Robotic Shepherding in Cluttered and Unknown Environments using Control Barrier Functions
Mahmoud Hamandi, Farshad Khorrami, Anthony Tzes
TL;DR
This work tackles guiding a noncooperative herd of robot-sheep using a small team of robot-dogs to a goal in cluttered unknown environments. It introduces an optimization-based controller built on Control Barrier Functions to enforce a moving protected region around a reference trajectory and to impose obstacle and inter-agent collision avoidance, yielding linear inequality constraints on dog velocities. The approach integrates centralized LiDAR-based environment mapping, frontier exploration, and skeletal path planning to compute safe trajectories, solved via a quadratic program that respects dog speed limits. Through obstacle-free, cluttered, and maze-like simulations, the method demonstrates reliable confinement of the herd, smooth dog-driven trajectories, and robust re-planning in unknown spaces.
Abstract
This paper introduces a novel control methodology designed to guide a collective of robotic-sheep in a cluttered and unknown environment using robotic-dogs.
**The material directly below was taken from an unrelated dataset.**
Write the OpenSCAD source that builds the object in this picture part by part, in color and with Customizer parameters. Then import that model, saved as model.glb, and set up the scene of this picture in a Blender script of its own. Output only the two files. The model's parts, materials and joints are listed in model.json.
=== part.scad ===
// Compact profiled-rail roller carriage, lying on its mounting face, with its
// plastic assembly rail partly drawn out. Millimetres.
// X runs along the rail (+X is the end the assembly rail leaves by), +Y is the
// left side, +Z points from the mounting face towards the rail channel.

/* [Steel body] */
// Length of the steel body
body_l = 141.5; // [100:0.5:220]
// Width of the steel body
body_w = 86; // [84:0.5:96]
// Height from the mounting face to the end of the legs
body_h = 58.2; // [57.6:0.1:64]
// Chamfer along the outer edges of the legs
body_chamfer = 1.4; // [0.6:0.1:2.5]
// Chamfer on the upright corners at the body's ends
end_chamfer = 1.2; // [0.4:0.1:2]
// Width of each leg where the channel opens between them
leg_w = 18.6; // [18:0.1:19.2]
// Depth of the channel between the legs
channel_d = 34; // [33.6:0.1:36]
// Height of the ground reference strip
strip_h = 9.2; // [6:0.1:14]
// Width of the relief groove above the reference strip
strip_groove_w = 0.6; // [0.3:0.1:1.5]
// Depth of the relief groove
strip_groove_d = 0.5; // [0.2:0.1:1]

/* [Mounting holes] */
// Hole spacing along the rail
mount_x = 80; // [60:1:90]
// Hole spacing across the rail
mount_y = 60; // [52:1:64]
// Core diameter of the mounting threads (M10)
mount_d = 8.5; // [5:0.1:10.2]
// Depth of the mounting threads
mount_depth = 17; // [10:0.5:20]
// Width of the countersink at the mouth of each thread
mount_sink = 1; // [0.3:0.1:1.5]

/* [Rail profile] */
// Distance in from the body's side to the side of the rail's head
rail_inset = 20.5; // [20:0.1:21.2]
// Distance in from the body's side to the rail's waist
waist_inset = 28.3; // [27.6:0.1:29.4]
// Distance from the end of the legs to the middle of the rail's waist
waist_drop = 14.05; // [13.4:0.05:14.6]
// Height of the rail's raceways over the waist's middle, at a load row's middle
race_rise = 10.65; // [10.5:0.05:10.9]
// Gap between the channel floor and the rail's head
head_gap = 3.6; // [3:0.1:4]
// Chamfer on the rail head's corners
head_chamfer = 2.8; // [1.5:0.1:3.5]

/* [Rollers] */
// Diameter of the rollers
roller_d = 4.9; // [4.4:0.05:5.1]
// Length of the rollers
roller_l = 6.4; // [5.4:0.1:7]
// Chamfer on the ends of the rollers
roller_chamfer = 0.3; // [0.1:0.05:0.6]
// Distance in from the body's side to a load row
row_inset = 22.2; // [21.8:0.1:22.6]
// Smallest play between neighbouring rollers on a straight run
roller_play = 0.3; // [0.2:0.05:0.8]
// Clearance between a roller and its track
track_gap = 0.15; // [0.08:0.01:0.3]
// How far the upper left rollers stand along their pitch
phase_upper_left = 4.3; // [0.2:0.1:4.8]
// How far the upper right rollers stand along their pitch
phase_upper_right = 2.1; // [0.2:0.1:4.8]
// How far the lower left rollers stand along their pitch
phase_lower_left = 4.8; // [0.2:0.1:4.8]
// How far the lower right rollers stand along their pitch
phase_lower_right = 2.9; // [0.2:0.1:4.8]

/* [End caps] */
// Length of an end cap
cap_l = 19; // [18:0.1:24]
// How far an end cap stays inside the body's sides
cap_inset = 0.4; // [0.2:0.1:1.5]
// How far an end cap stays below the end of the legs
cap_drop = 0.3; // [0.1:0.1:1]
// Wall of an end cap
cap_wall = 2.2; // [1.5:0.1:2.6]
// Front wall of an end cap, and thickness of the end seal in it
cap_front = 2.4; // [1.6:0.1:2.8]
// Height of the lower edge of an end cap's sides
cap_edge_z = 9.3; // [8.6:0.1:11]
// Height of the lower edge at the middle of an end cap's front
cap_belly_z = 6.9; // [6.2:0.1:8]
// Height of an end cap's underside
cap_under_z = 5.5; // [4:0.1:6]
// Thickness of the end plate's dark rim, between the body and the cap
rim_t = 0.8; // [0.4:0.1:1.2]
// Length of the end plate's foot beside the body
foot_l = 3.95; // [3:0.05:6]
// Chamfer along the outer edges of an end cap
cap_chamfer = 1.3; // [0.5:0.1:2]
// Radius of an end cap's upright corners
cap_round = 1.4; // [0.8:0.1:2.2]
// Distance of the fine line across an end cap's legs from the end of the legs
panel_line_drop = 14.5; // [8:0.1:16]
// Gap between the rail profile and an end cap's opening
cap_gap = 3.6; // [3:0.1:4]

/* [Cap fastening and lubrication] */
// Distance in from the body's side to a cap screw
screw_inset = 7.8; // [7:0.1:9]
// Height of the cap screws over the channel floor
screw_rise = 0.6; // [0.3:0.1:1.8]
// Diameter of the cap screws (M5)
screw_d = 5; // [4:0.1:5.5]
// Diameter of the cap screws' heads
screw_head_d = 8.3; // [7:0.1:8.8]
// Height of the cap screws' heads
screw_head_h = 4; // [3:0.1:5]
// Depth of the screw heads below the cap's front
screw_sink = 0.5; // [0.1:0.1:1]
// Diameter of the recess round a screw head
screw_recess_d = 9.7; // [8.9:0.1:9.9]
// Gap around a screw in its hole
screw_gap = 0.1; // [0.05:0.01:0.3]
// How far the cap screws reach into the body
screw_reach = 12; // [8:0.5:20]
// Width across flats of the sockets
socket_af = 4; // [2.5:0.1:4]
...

The dog-agents continuously scan the environment and compute a safe trajectory to guide the sheep to their final destination. The proposed optimization-based controller guarantees that the sheep reside within a desired distance from the reference trajectory through the use of Control Barrier Functions (CBF). Additional CBF constraints are employed simultaneously to ensure inter-agent and obstacle collision avoidance. The efficacy of the proposed approach is rigorously tested in simulation, which demonstrates the successful herding of the robotic-sheep within complex and cluttered environments.